BUSINESS NEWS - By the end of 2018, the rand had lost 54% against the dollar in just eight years. Since the start of 2011, when it was trading at just over R6.60 to the US currency, it had declined by an average of around 5.5% per year.
It had been accompanied on this slide by other emerging market currencies. The Indian rupee was down 35% against the dollar, the Mexican peso had fallen 37%, the Brazilian real 57%, and the Turkish lira 71%.
Over this time, perceptions about South Africa had similarly been in decline. Poor governance, massive corruption and policy uncertainty had left the country without any positive economic momentum.
Given this context, it would have been perfectly reasonable to expect the rand to fall even further against the dollar last year. On the surface, everything was pointing in that direction.
Yet, as 36One pointed out in a recent note to clients, this isn’t what happened.
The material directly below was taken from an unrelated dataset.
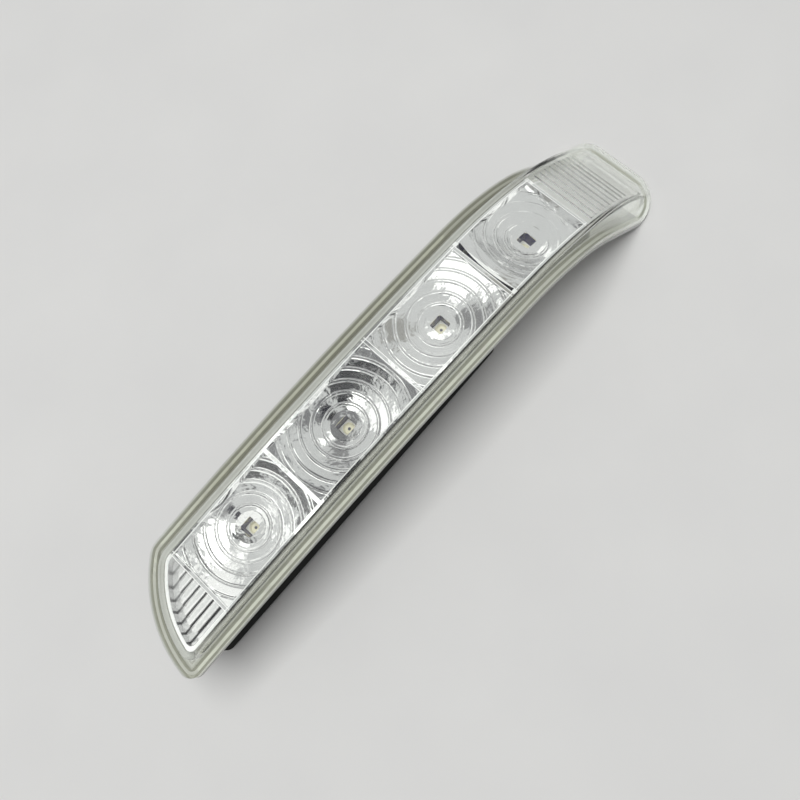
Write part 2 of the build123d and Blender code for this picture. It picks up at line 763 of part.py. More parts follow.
under_seal = below_face(tub_bottom + seal_height)
under_slope = below_slope(0)
under_back_floor = below_slope(back_wall)
back_box = common(prism(back_outline(0)), under_seal)
back_space = above(back_outline(-back_wall / 2), under_back_floor)
rim_walls = common(prism(rim_area.sketch), under_seal)
socket_floor_z = back_z(socket_x - socket_length / 2) - socket_web
post_end_z = back_z(post_left_x) - post_length
back_plane = Plane(
    origin=(vent_x, row_y, back_z(vent_x)),
    x_dir=(cos(back_slope), 0, sin(back_slope)),
    z_dir=(sin(back_slope), 0, -cos(back_slope)),
)
with BuildPart() as rear_housing:
    add(back_box)
    add(back_space, mode=Mode.SUBTRACT)
    add(rim_walls)
    add(under_slope, mode=Mode.SUBTRACT)
    with BuildSketch(Plane.XY):
        with Locations((socket_x, row_y)):
            RectangleRounded(socket_length, socket_width, socket_corner)
    extrude(amount=back_z(socket_x + socket_length / 2) + back_wall / 2)
    with BuildSketch(Plane.XY):
        with Locations((socket_x, row_y)):
            RectangleRounded(socket_length - 2 * socket_wall, socket_width - 2 * socket_wall,
                             socket_corner / 2)
    extrude(amount=socket_floor_z, mode=Mode.SUBTRACT)
    for x in (post_left_x, post_right_x):
        with BuildSketch(Plane.XY.offset(post_end_z)):
            with Locations((x, row_y)):
                Circle(post_radius)
        extrude(amount=back_z(x) + back_wall / 2 - post_end_z, taper=-post_draft)
        with Locations((x, row_y, post_end_z)):
            Cylinder(post_bore, 2 * post_bore_depth, mode=Mode.SUBTRACT)
    with BuildSketch(Plane.XY):
        with Locations(*terminal_spots):
            Rectangle(pin_size + 2 * pin_gap, pin_size + 2 * pin_gap)
    extrude(amount=height, mode=Mode.SUBTRACT)
    for x, y in back_screw_spots:
        with Locations((x, y, 0)):
            Cylinder(back_screw_shank + board_gap, height, align=(Align.CENTER, Align.CENTER, Align.MIN),
                     mode=Mode.SUBTRACT)
            Cylinder(back_screw_head + board_gap, surface_z(x, tub_bottom) - seal_height - back_screw_grip,
                     align=(Align.CENTER, Align.CENTER, Align.MIN), mode=Mode.SUBTRACT)
    with Locations(back_plane):
        Cylinder(vent_hole, 4 * back_wall, mode=Mode.SUBTRACT)
rear_housing.part.label = "rear_housing"
export_step(rear_housing.part, "parts/rear_housing.step")

# Seal between housing and carrier
with BuildPart() as housing_seal:
    add(common(prism(rim_area.sketch), under_tub))
    add(under_seal, mode=Mode.SUBTRACT)
    with Locations(*back_screw_spots):
        Cylinder(back_screw_shank + board_gap, height, align=(Align.CENTER, Align.CENTER, Align.MIN),
                 mode=Mode.SUBTRACT)
housing_seal.part.label = "housing_seal"
export_step(housing_seal.part, "parts/housing_seal.step")

# Terminals: square pins from the socket up through the board
pin_tip_z = socket_floor_z - pin_reach
for k, (x, y) in enumerate(terminal_spots):
    with BuildPart() as terminal:
        with Locations((x, y, pin_tip_z)):
            Box(pin_size, pin_size, surface_z(x, board_top) + pin_above_board - pin_tip_z,
                align=(Align.CENTER, Align.CENTER, Align.MIN))
        chamfer(terminal.faces().sort_by(Axis.Z)[0].edges(), pin_size / 4)
    terminal.part.label = f"terminal_{k + 1}"
    export_step(terminal.part, f"parts/terminal_{k + 1}.step")

# Terminal holder: block under the board that keeps the pins in line
holder_seat = face_plane(along(socket_x, board_bottom), board_bottom)
with BuildPart() as terminal_holder:
    with BuildSketch(holder_seat):
        Rectangle(holder_length - 2 * board_gap, holder_width - 2 * board_gap)
    extrude(amount=-holder_height)
    add(under_board_face, mode=Mode.INTERSECT)
    with BuildSketch(Plane.XY):
        with Locations(*terminal_spots):
            Rectangle(pin_size, pin_size)
    extrude(amount=height, mode=Mode.SUBTRACT)
terminal_holder.part.label = "terminal_holder"
export_step(terminal_holder.part, "parts/terminal_holder.step")

# Vent cap: mushroom with a stem in the hole of the sloping back
with BuildPart() as vent_cap:
    with BuildSketch(back_plane):
        Circle(vent_radius)
    extrude(amount=vent_height)
    cap_face = vent_cap.faces().sort_by(Axis(back_plane.origin, back_plane.z_dir))[-1]
    chamfer(cap_face.edges(), vent_height / 3)
    with BuildSketch(back_plane):
        Circle(vent_hole)
    extrude(amount=-back_wall)
vent_cap.part.label = "vent_cap"
export_step(vent_cap.part, "parts/vent_cap.step")

# Housing screws: heads sunk in the columns, shanks up into the carrier
with BuildPart() as housing_screws:
    for x, y in back_screw_spots:
        seat_z = surface_z(x, tub_bottom) - seal_height - back_screw_grip
        with Locations((x, y, seat_z)):
            Cylinder(back_screw_head, back_screw_head_height, align=(Align.CENTER, Align.CENTER, Align.MAX))
            Cylinder(back_screw_shank, back_screw_grip + seal_height + back_screw_bite,
                     align=(Align.CENTER, Align.CENTER, Align.MIN))
housing_screws.part.label = "housing_screws"
export_step(housing_screws.part, "parts/housing_screws.step")
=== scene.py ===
# %% [markdown]
# # A mirror turn signal lamp
# The lamp lies face up on a pale table. Its CAD model is the fixed frame: every solid is already in its
# place, in metres. What is left for Blender is how each piece looks, with the details too fine for the
# solids drawn as bump and tone, and a small photo studio round it.

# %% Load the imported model
import math

import bpy
from mathutils import Matrix, Vector


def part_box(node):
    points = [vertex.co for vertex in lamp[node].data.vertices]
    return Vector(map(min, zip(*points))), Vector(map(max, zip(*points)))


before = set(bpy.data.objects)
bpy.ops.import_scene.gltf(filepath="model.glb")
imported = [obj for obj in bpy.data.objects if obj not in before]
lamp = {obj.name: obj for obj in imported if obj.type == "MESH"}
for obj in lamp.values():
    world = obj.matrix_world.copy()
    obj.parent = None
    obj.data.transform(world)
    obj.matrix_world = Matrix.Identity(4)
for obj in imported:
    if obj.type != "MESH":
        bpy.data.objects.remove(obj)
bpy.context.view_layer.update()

# %% [markdown]
# ## The camera
# The lamp was seen from just above, at arm's length, and turned by about fifty degrees in the frame. So
# the camera looks almost straight down. Its axes are built from the viewing direction and that turn,
# which keeps the numbers readable and needs no lens shift.

# %% Camera
CAMERA_PLACE = Vector((-0.0375, -0.0827, 0.3121))
VIEW = Vector((0.1003, 0.2622, -0.9598)).normalized()
FRAME_TURN = math.radians(49.8645)
TILT = math.radians(-1.12)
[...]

“Local sentiment was not good at the start of 2019 and considering the additional negative news throughout the year, it got worse. Yet the rand ended the year stronger against the US dollar than it started,” 36One noted. “Opening the year around R14.38 to the dollar, and moving to R15.50 around August, it ended the year at R14.00.”
Rand vs US dollar over ten years
The local currency gained against the euro too. From R16.55 at the start of the year, it ended 2019 at R15.71.
Lesson No 1: Know what you don’t know
To the casual observer, this would seem incongruous. Particularly in South Africa, there is a common belief that the local currency is mainly a barometer of how well the country is doing. The fact that it fell substantially during Jacob Zuma’s presidency seemed to confirm this.
If this were true, however, there would have been no reason for the rand to strengthen during 2019. This was a year in which the country had to deal with Stage 6 load shedding for the first time, business confidence was at 20-year lows, and real economic growth was non-existent.
The reality is that the rand does not take its direction from the newspapers.
As 36One noted: “If it was a case of bad news means weak currency then a currency trader would be the easiest and most lucrative job in the world. However, the world of finance is far more complicated than that.”
There are a range of factors beyond what is happening in the country itself that influence where the rand goes. These include sentiment towards emerging markets as a whole, the difference between local and international interest rates, inflation, and the performance of the dollar.
This range of factors, and the interplay between them, makes it notoriously difficult to predict what the currency is going to do. In fact, at the start of 2019 a Bloomberg survey of economists found predictions ranging from the rand ending the year as weak as R16.50 to the dollar, to as strong as R12.75.
The fact that professionals have such difficulty anticipating the rand’s movements should be an indication that this is not something around which anyone can claim to have much certainty.
To the average investor, the rand’s prospects are something that you should accept that you just can’t know.
Lesson No 2: The markets don’t care how you feel
This is particularly the case because much of what many investors think they know is not informed by fundamentals, but by their own attitudes. We are all swayed by what we see happening around us, and how it impacts our views.
If we are concerned about corruption, maladministration and South Africa’s economic prospects, then we assume that the rand must reflect this. However, while these things may be immediate issues for us, they are not necessarily so for the currency.
The rand is traded on global markets that have many other, less emotive, concerns. In the current environment, one of the most obvious is that investors in most of the developed world are dealing with extremely low, and even negative, interest rates.
Pragmatically, they therefore have to look elsewhere for better returns. One of the places these are available is South Africa.
As 36One pointed out: “South Africa is offering one of the highest real yields in the world at around 5.5%.”
Even though there is a risk associated with bringing money into this country, many global investors will feel that they are more than being compensated for it. They are therefore continuing to buy local bonds, and thus supporting the currency.
This is why investors should be extremely careful about letting their view on where the currency is going play a role in their decision making. Not only is this unlikely to be something they can forecast with any accuracy, but often the views guiding their predictions are at best incomplete, and at worst quite removed from the fundamentals that are actually at play.